# [THE TASK]
In the listing that follows, count each line containing the string "with" and report only the count.

# [MATERIAL]
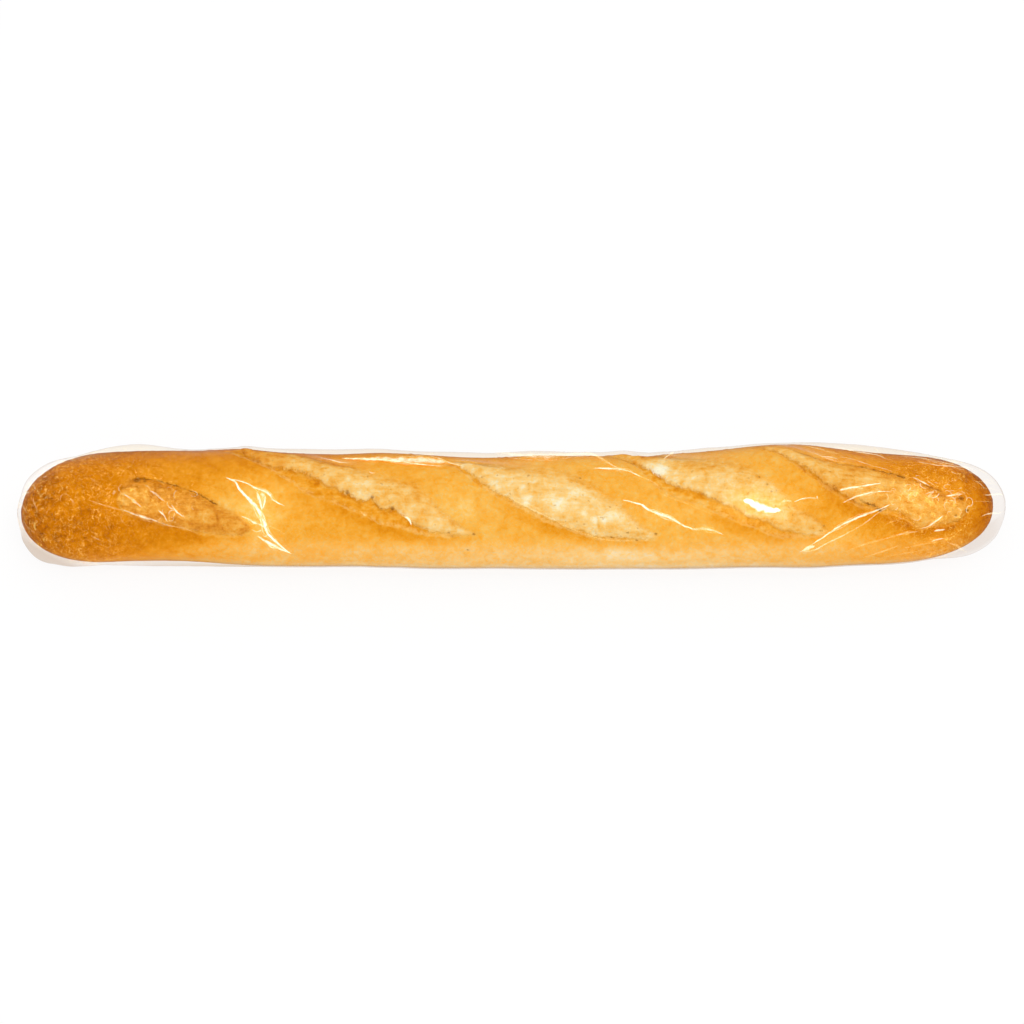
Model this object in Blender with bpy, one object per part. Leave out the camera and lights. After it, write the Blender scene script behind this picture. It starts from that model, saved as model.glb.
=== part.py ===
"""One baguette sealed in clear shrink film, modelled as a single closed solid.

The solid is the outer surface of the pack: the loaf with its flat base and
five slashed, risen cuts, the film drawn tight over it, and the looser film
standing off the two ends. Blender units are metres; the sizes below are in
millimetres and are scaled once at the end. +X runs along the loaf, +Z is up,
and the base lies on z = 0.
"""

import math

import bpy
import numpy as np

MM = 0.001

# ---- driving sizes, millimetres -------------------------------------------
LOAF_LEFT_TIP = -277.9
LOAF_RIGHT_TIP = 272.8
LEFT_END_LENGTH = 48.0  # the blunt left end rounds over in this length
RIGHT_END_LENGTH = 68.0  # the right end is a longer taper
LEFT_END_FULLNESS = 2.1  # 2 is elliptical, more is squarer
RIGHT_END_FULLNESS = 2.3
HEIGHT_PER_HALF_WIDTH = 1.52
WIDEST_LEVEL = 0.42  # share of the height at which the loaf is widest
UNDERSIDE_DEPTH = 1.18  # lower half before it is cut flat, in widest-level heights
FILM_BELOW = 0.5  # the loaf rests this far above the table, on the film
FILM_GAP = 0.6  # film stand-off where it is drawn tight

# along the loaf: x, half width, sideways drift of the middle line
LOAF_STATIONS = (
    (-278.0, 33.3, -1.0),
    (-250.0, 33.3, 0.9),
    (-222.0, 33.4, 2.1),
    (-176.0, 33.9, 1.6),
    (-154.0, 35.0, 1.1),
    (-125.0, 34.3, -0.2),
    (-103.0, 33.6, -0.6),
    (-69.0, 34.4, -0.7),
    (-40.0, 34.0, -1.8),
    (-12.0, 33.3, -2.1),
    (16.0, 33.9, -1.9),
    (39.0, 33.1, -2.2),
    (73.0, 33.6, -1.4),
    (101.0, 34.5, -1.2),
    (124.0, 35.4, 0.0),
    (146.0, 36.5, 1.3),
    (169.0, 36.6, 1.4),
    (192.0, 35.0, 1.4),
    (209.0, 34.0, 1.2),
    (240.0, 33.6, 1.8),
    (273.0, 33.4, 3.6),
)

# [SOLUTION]
2